_EXERCISE AIM_. Everything from the line containing "front_row_panel();" through the line containing "from mathutils import Matrix, Vector" must be quoted exactly; everything else is left out.

#### GIVEN RECORDS

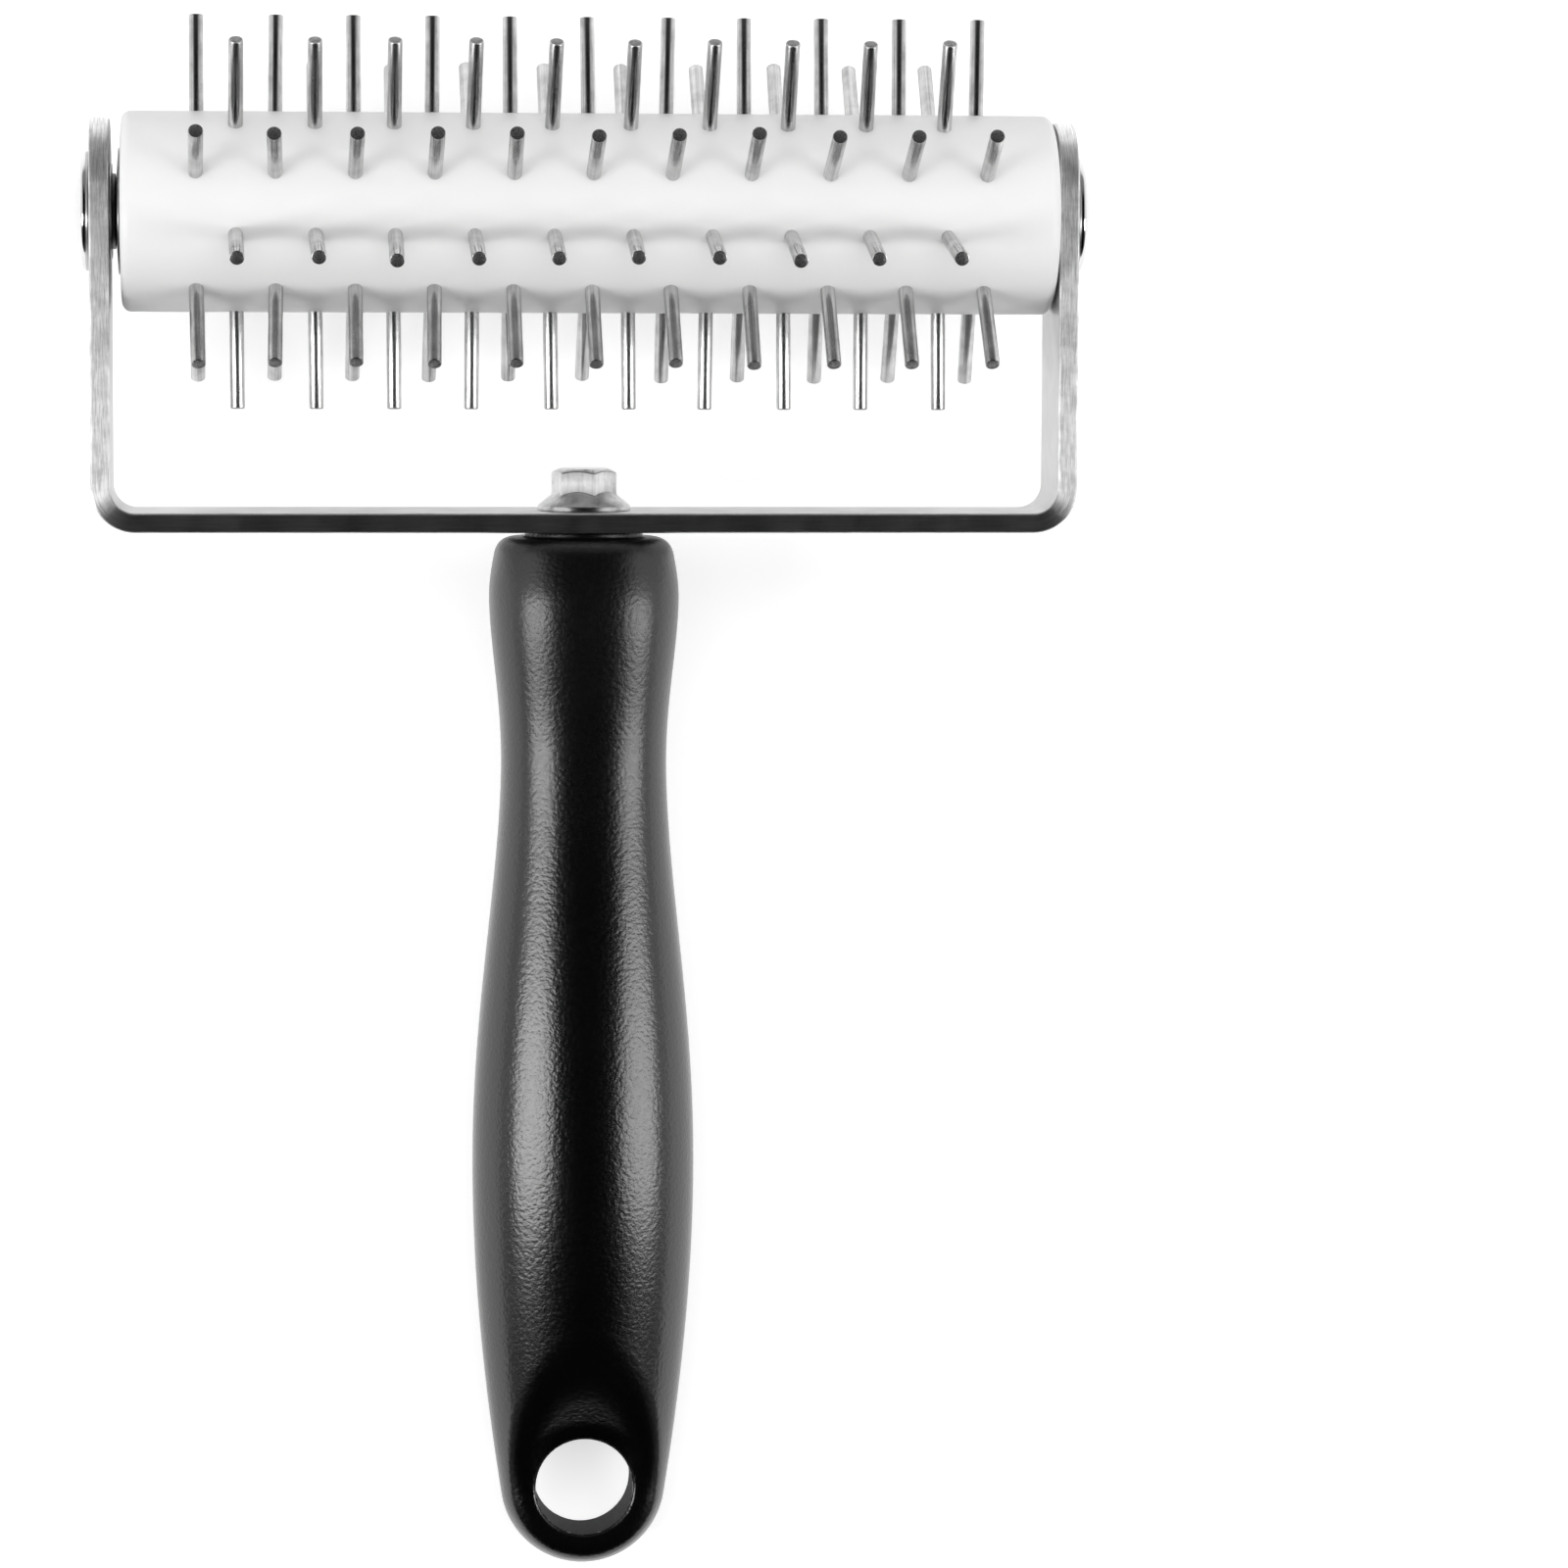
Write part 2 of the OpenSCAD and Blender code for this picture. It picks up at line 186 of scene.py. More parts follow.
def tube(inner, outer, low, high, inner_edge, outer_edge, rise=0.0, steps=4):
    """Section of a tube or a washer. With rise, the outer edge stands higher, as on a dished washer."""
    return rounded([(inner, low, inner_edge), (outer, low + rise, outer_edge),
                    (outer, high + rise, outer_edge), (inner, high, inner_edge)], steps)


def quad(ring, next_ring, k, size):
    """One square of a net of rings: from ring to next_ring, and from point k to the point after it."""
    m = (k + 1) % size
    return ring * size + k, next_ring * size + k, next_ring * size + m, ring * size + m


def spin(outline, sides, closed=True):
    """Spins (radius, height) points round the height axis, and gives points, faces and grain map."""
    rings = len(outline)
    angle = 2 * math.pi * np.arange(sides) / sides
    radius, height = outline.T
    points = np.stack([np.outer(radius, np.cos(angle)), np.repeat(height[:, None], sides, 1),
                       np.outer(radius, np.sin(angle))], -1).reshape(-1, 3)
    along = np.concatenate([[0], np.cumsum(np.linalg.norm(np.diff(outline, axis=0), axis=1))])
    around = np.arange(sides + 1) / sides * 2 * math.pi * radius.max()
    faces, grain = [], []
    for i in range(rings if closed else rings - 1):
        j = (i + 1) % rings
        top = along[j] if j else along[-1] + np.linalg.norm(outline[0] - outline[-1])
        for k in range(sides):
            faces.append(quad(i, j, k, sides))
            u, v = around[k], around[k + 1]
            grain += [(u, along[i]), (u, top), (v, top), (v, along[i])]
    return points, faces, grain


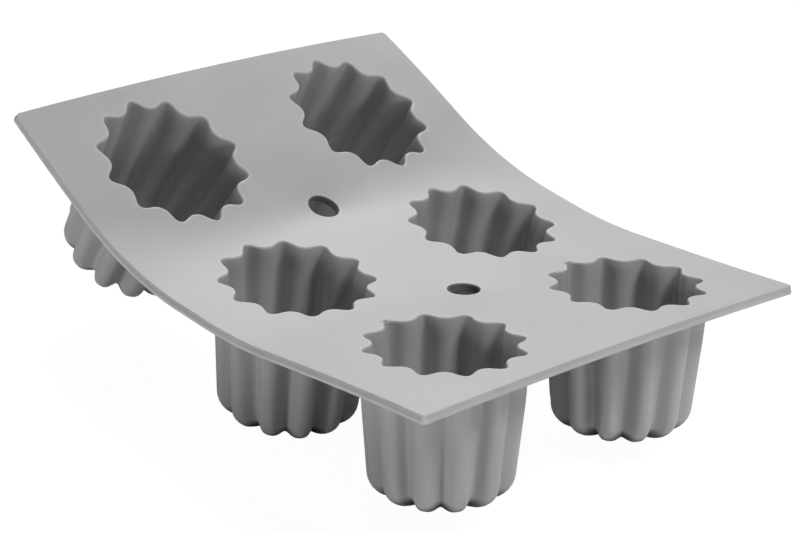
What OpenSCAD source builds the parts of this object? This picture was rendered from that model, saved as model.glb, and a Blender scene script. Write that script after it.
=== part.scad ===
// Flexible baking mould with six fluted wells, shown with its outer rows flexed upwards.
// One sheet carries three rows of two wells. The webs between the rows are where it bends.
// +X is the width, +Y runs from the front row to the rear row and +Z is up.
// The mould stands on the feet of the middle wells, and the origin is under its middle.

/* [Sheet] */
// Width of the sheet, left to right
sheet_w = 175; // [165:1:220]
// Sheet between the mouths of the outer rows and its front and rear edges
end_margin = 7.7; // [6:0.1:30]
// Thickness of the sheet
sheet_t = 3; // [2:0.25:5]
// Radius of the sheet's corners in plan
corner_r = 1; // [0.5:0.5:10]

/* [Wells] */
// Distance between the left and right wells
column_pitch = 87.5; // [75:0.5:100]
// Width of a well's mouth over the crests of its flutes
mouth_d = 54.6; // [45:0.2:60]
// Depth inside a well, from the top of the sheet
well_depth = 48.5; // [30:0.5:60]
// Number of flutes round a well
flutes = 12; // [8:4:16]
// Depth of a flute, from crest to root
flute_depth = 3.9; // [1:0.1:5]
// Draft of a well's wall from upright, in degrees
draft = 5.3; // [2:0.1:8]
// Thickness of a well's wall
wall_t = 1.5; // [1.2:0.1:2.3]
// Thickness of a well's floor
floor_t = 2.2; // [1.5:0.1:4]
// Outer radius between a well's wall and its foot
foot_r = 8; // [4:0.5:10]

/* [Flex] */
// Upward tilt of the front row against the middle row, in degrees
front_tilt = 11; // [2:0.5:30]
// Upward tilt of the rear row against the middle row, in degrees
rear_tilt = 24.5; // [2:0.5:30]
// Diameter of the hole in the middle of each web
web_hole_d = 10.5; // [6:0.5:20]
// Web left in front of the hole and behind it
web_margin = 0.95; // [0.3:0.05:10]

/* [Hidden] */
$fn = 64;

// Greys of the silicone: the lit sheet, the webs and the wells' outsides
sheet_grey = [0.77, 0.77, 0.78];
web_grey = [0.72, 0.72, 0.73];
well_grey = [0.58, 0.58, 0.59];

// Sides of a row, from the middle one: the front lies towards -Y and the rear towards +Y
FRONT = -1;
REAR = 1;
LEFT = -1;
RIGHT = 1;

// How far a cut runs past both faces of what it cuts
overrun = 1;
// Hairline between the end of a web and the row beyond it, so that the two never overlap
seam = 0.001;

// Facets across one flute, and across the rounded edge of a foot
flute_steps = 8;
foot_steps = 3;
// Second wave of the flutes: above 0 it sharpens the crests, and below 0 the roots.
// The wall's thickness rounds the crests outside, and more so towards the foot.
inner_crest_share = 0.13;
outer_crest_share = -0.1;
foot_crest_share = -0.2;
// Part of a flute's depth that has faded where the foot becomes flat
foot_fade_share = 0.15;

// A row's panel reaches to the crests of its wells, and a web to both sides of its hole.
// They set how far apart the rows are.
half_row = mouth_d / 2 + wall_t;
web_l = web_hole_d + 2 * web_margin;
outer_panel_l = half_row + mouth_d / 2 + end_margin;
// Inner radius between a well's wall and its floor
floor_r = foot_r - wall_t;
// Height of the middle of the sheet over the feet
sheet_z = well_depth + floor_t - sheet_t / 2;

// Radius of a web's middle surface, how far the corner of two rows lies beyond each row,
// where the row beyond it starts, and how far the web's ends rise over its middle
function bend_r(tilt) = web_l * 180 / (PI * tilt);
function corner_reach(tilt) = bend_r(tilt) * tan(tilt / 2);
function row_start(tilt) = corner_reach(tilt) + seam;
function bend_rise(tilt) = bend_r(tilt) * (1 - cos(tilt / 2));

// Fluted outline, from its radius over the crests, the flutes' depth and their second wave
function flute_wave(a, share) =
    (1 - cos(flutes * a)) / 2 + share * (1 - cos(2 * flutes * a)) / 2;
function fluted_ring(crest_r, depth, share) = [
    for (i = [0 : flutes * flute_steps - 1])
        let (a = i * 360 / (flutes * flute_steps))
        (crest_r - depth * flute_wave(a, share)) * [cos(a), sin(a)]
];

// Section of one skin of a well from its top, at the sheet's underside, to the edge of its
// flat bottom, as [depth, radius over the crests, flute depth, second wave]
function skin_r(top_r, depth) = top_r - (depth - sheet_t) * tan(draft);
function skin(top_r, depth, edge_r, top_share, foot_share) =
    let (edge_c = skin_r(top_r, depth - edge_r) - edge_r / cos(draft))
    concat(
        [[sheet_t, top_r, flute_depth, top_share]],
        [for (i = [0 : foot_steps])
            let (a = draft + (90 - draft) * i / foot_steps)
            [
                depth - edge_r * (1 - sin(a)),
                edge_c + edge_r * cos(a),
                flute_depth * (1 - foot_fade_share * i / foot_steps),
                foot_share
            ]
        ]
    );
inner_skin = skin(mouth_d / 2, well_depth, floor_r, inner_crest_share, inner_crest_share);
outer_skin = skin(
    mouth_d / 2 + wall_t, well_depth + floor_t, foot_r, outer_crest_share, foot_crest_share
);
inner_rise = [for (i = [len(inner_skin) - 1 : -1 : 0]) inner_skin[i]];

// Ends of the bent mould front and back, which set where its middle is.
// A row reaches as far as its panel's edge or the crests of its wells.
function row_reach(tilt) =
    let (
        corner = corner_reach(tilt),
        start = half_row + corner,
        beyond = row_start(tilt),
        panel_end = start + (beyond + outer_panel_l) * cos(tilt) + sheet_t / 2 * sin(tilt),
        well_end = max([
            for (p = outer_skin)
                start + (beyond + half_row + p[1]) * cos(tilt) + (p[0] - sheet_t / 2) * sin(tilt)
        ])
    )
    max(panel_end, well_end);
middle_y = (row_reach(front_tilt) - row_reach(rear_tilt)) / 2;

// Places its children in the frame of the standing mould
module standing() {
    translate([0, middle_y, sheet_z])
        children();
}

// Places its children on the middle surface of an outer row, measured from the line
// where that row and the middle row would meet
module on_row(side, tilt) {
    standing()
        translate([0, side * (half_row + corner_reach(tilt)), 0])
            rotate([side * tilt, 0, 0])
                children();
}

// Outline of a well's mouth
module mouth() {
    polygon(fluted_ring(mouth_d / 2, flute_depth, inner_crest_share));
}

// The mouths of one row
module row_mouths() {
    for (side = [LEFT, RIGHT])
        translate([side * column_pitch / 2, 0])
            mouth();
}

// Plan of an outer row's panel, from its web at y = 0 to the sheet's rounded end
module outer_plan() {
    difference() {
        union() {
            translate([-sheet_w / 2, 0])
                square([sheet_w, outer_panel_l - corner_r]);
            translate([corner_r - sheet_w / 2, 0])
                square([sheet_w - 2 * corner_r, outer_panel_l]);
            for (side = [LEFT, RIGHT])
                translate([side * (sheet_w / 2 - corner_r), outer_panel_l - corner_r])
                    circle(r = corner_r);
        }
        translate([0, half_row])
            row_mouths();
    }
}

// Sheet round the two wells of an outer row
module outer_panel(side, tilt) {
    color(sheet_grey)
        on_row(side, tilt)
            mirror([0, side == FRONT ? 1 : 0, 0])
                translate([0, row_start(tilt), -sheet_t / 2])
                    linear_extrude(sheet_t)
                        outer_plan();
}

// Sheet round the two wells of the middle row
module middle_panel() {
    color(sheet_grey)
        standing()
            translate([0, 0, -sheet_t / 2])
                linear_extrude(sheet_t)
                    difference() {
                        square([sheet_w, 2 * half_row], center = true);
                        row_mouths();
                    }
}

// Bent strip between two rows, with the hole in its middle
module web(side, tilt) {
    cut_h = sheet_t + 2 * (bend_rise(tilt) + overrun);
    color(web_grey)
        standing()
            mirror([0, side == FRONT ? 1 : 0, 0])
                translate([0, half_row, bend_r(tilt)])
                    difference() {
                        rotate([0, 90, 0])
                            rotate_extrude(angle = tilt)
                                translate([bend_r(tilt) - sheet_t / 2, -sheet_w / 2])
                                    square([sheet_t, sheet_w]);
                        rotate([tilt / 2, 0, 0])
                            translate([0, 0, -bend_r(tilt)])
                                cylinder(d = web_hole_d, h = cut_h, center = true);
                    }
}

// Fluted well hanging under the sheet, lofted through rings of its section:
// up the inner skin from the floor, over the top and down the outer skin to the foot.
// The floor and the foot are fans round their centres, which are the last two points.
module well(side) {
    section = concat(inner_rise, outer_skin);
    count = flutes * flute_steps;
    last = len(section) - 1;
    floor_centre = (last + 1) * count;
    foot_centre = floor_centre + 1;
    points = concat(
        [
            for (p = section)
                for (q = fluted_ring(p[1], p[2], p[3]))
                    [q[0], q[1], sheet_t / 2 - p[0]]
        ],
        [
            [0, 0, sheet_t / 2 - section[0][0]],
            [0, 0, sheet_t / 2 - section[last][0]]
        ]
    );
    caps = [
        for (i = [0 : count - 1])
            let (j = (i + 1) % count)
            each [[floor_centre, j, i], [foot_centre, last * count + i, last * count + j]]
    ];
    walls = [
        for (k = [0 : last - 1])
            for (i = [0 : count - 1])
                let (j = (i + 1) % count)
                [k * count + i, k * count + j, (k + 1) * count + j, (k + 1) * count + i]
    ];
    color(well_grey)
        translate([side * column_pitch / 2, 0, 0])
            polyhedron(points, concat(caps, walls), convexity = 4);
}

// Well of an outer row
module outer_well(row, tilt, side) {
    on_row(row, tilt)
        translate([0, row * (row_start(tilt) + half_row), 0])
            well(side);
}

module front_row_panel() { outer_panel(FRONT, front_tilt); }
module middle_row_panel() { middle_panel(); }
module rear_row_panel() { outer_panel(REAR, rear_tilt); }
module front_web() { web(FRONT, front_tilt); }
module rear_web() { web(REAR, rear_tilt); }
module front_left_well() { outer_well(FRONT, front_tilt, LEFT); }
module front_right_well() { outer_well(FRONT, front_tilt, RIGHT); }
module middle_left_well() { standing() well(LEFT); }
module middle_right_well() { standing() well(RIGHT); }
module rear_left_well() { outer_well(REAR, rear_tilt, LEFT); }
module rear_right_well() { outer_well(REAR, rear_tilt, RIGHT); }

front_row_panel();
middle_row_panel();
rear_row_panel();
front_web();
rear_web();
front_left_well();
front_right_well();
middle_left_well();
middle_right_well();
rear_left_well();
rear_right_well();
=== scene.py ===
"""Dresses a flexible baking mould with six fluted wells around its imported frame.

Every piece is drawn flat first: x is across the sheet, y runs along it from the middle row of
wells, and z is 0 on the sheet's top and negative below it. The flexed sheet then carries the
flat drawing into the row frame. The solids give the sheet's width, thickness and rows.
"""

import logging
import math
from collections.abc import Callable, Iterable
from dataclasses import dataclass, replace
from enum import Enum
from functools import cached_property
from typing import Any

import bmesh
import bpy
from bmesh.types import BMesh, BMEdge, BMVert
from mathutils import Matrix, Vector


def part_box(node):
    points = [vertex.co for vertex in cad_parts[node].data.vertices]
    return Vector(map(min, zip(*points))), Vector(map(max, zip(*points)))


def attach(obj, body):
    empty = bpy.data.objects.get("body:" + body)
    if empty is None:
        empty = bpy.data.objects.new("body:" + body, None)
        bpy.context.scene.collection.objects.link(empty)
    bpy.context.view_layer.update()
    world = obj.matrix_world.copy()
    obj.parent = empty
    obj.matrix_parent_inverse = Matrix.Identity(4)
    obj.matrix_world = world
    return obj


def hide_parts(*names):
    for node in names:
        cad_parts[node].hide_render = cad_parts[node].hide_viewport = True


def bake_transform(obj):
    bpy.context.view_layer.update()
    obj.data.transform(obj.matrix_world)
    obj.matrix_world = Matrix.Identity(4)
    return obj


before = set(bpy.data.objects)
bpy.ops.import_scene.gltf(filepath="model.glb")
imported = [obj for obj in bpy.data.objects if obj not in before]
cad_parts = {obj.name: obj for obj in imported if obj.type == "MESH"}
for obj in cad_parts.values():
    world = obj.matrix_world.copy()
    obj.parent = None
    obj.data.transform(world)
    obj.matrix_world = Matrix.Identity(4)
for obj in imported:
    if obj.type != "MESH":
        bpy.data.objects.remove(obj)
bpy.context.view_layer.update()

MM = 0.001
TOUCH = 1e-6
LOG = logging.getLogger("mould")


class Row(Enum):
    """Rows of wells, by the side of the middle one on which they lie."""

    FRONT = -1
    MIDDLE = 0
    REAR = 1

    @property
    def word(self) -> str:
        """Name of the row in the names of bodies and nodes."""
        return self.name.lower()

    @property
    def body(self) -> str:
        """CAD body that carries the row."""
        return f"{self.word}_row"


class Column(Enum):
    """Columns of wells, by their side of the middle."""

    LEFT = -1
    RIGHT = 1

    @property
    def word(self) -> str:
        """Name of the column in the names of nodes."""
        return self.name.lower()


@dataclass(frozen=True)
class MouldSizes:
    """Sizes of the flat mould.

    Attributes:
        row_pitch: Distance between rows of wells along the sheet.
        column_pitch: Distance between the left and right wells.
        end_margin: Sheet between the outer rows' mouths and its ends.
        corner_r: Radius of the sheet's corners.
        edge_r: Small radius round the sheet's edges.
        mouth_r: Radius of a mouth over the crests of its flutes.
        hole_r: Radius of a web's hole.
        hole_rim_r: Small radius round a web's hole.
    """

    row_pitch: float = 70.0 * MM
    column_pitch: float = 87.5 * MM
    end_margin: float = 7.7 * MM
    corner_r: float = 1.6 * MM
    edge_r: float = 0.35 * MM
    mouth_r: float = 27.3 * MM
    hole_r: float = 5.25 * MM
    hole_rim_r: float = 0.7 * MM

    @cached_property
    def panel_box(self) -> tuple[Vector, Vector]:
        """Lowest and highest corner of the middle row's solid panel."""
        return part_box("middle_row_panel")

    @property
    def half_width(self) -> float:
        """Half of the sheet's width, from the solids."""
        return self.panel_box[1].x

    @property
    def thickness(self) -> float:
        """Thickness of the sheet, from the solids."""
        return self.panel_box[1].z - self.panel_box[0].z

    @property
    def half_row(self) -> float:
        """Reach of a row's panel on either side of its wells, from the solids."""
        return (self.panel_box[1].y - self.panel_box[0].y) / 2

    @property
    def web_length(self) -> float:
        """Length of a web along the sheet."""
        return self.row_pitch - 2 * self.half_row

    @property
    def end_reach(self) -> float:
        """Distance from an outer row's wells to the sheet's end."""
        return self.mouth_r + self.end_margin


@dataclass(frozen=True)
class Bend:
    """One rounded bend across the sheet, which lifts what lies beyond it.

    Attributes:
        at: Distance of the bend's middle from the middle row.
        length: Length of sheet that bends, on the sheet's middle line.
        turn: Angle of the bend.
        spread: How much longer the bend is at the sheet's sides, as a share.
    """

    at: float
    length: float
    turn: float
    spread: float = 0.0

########

_RESULT FOR THIS TASK_.
front_row_panel();
middle_row_panel();
rear_row_panel();
front_web();
rear_web();
front_left_well();
front_right_well();
middle_left_well();
middle_right_well();
rear_left_well();
rear_right_well();
=== scene.py ===
"""Dresses a flexible baking mould with six fluted wells around its imported frame.

Every piece is drawn flat first: x is across the sheet, y runs along it from the middle row of
wells, and z is 0 on the sheet's top and negative below it. The flexed sheet then carries the
flat drawing into the row frame. The solids give the sheet's width, thickness and rows.
"""

import logging
import math
from collections.abc import Callable, Iterable
from dataclasses import dataclass, replace
from enum import Enum
from functools import cached_property
from typing import Any

import bmesh
import bpy
from bmesh.types import BMesh, BMEdge, BMVert
from mathutils import Matrix, Vector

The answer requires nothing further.